MATTHEW B. DIBARTOLA, Atty. Reg. No. 0088702, Assistant Prosecuting Attorney, Clark County Prosecutor’s Office, Appellate Division, 50 East Columbia Street, 4th Floor, Springfield, Ohio 45502 Attorney for Plaintiff-Appellee
GARY C. SCHAENGOLD, Atty. Reg. No. 0007144, 4 East Schantz Avenue, Dayton, Ohio 45409 Attorney for Defendant-Appellant -2-
.............
DONOVAN, J.
{¶ 1} Defendant-appellant Brandon C. Webb appeals from his convictions for
operating a vehicle while under the influence of alcohol or drugs (OVI), in violation of R.C.
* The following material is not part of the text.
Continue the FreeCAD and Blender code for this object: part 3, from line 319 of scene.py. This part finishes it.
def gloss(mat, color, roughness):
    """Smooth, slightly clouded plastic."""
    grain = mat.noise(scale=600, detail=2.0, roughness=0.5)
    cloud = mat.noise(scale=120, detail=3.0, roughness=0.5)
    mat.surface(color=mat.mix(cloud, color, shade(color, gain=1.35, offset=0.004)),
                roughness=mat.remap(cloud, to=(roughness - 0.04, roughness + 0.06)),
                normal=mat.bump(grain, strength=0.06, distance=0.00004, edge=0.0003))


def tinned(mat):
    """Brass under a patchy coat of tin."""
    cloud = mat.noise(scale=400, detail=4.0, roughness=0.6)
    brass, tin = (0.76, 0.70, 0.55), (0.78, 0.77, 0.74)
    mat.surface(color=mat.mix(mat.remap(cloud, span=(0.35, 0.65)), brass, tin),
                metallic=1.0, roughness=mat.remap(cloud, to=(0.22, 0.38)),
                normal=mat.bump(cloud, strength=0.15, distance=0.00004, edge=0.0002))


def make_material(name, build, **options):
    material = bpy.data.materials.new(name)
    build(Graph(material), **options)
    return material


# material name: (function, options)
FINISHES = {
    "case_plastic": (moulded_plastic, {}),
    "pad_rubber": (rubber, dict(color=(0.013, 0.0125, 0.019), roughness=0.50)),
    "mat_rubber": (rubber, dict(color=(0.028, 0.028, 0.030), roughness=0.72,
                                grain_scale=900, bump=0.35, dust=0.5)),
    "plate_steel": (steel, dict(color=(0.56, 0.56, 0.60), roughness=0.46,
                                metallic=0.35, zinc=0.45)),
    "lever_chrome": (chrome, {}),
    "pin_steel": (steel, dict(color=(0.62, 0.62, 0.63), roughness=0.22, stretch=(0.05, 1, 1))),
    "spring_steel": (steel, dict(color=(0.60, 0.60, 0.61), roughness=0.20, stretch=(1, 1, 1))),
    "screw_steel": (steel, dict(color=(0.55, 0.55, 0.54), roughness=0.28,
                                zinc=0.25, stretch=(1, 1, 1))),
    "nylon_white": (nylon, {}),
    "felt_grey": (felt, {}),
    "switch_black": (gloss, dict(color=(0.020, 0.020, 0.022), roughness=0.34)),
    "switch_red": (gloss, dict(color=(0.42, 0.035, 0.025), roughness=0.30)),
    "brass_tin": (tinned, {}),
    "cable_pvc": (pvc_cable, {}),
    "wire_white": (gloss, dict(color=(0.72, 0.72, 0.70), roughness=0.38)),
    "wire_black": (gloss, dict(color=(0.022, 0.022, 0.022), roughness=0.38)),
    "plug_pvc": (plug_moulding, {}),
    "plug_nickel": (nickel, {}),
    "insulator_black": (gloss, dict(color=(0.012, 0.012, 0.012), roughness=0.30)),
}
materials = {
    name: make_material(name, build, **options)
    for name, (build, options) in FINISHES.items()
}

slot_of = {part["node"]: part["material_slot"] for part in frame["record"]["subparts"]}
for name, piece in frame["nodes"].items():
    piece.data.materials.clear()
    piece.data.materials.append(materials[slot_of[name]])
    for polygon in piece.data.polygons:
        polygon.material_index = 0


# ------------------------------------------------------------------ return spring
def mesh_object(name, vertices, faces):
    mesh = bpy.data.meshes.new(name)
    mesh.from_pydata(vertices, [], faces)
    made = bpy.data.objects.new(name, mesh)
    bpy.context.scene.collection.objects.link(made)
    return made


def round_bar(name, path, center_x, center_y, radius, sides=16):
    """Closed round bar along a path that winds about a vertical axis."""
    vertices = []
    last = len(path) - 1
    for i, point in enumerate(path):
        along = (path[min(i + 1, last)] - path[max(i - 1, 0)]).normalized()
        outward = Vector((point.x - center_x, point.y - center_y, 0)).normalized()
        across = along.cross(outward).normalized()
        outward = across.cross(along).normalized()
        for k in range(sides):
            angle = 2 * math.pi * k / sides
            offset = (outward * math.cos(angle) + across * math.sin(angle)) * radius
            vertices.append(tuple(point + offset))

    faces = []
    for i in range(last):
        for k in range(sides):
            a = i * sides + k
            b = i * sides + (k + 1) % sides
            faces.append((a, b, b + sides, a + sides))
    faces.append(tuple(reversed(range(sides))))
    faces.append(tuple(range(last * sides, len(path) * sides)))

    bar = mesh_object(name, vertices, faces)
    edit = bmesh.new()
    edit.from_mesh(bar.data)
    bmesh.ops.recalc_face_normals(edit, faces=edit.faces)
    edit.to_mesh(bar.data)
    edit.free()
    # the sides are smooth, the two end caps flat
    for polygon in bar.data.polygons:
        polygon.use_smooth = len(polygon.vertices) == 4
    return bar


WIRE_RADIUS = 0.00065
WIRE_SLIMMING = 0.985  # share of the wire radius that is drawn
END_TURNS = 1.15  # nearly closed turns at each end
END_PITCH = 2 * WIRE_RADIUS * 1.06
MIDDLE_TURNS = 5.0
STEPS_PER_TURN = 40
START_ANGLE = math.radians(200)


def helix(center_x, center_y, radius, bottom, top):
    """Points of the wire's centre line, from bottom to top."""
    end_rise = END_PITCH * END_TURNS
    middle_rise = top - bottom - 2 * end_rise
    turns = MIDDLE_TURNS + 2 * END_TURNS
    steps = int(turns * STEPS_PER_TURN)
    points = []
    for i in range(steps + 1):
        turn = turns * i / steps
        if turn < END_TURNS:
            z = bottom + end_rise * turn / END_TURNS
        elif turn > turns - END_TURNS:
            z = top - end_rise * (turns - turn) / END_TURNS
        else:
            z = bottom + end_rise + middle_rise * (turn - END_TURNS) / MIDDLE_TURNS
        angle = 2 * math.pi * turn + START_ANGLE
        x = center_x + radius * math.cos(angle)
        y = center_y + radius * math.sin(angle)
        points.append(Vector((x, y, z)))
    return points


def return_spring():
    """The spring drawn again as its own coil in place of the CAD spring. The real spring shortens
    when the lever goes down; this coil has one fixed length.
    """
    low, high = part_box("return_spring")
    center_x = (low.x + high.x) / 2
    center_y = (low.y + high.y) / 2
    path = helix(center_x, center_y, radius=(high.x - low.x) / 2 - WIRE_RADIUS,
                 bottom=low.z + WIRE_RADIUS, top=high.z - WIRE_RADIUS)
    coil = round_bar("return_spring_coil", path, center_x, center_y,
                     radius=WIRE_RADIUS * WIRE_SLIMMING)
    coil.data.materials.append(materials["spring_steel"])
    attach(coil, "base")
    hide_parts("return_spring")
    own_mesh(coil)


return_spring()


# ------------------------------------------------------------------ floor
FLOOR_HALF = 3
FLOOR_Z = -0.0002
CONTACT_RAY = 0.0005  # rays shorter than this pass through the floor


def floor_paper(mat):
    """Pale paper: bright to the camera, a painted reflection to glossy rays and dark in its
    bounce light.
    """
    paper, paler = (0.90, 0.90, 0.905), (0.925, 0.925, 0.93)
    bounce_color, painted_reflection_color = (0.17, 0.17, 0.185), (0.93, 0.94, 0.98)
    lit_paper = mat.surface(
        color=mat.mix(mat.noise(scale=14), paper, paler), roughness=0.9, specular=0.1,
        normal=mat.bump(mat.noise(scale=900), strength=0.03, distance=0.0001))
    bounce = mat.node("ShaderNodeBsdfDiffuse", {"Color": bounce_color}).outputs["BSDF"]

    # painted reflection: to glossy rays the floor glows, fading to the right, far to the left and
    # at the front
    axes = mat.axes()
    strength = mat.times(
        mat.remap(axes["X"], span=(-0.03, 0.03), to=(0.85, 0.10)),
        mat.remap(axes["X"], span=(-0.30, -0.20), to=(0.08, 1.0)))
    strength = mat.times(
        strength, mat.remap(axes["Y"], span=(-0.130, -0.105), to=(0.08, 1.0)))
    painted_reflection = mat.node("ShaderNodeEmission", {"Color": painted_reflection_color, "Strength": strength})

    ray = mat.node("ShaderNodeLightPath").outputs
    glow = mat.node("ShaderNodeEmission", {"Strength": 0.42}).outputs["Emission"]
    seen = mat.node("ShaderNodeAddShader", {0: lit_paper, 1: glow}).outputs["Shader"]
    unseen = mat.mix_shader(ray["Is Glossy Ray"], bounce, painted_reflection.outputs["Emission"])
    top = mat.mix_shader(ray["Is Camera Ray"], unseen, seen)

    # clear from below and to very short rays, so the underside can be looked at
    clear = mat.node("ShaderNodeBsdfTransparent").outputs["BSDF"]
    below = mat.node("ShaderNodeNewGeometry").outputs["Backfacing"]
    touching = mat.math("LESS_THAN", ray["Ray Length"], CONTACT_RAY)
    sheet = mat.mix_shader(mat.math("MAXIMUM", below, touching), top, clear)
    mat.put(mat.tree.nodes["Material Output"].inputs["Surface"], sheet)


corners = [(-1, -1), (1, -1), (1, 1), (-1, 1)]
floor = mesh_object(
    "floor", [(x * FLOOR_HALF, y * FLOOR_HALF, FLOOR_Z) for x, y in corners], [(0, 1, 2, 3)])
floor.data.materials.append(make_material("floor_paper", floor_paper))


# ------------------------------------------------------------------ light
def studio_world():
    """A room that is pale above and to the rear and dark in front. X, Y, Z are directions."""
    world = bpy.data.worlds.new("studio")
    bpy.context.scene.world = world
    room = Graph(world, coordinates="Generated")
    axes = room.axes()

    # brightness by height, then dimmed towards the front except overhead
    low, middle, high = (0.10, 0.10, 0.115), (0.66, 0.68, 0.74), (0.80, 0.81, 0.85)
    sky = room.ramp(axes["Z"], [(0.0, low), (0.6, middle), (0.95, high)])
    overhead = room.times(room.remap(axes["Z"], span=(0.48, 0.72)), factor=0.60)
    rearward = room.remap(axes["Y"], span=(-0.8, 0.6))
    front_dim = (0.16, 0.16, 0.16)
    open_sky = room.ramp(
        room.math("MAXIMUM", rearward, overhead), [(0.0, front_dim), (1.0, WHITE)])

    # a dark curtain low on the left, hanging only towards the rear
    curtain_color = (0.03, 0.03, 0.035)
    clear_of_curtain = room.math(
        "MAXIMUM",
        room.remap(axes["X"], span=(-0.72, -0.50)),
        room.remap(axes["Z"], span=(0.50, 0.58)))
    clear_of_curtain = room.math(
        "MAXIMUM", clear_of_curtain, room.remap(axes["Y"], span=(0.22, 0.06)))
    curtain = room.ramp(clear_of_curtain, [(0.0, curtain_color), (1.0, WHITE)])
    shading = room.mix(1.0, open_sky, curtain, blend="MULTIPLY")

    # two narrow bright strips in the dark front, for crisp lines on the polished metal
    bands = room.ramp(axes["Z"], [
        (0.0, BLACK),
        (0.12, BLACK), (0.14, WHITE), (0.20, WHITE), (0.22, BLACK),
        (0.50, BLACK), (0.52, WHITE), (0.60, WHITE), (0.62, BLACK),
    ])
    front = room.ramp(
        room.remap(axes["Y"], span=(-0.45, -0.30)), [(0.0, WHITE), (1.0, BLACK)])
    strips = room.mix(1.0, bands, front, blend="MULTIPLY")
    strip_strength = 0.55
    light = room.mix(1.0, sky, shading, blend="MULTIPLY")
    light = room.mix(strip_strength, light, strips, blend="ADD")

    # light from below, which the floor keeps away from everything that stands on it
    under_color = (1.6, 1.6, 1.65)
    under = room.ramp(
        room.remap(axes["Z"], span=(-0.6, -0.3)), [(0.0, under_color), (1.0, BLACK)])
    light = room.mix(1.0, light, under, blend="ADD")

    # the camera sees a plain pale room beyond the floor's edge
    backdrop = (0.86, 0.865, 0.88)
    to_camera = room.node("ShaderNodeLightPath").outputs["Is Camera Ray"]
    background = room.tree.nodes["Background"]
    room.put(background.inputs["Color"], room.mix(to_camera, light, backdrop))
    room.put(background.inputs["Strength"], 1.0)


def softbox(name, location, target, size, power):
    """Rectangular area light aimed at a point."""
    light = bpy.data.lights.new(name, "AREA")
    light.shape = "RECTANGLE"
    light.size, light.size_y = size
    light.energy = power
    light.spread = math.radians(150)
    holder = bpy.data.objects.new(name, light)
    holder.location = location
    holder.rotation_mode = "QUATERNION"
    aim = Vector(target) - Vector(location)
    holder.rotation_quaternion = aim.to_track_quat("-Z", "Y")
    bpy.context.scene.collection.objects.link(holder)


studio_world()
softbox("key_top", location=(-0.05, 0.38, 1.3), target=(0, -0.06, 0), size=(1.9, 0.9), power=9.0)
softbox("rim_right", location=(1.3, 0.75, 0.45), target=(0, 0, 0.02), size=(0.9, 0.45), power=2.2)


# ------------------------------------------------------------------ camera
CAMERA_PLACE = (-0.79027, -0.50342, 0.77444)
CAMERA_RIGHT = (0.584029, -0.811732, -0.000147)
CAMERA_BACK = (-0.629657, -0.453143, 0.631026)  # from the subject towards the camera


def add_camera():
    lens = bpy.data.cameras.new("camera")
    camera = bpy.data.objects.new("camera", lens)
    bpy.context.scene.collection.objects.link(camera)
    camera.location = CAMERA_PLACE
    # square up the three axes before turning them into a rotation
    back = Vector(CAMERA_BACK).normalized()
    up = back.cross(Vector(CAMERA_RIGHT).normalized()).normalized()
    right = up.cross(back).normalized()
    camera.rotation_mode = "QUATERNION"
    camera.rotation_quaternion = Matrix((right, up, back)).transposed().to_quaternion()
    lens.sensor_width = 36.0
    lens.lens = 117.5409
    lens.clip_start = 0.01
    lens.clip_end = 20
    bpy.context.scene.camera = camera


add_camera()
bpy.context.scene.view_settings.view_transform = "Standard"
4511.19(A)(1) and (A)(2), a misdemeanor of the first degree (Clark M.C. No. 21 TRC
6930); and one count of failure to comply with the order or signal of a police officer, in
violation of R.C. 2921.331(A), also a misdemeanor of the first degree (Clark M.C. No. 21
CRB 1546). Webb filed a timely notice of appeal on February 1, 2022.
{¶ 2} On July 5, 2021, Ohio State Highway Patrol Sergeant Ryan May observed a
stationary black SUV on Interstate 70 in Clark County, Ohio, with smoke coming from the
vehicle’s engine. Sergeant May activated his patrol cruiser’s lights and pulled over to
investigate. Upon exiting his cruiser, May made contact with Webb, who was standing
outside of the disabled vehicle on the shoulder of the highway. May testified that he
asked Webb what had happened to his vehicle, and Webb stated that he had pulled over
to the side of the road because his SUV was overheating. May testified that Webb
mentioned several times during their conversation that he had been driving “to the
casino.” Tr. 101. The record establishes, however, that Webb also mentioned at least
once during questioning that someone else might have been driving the vehicle.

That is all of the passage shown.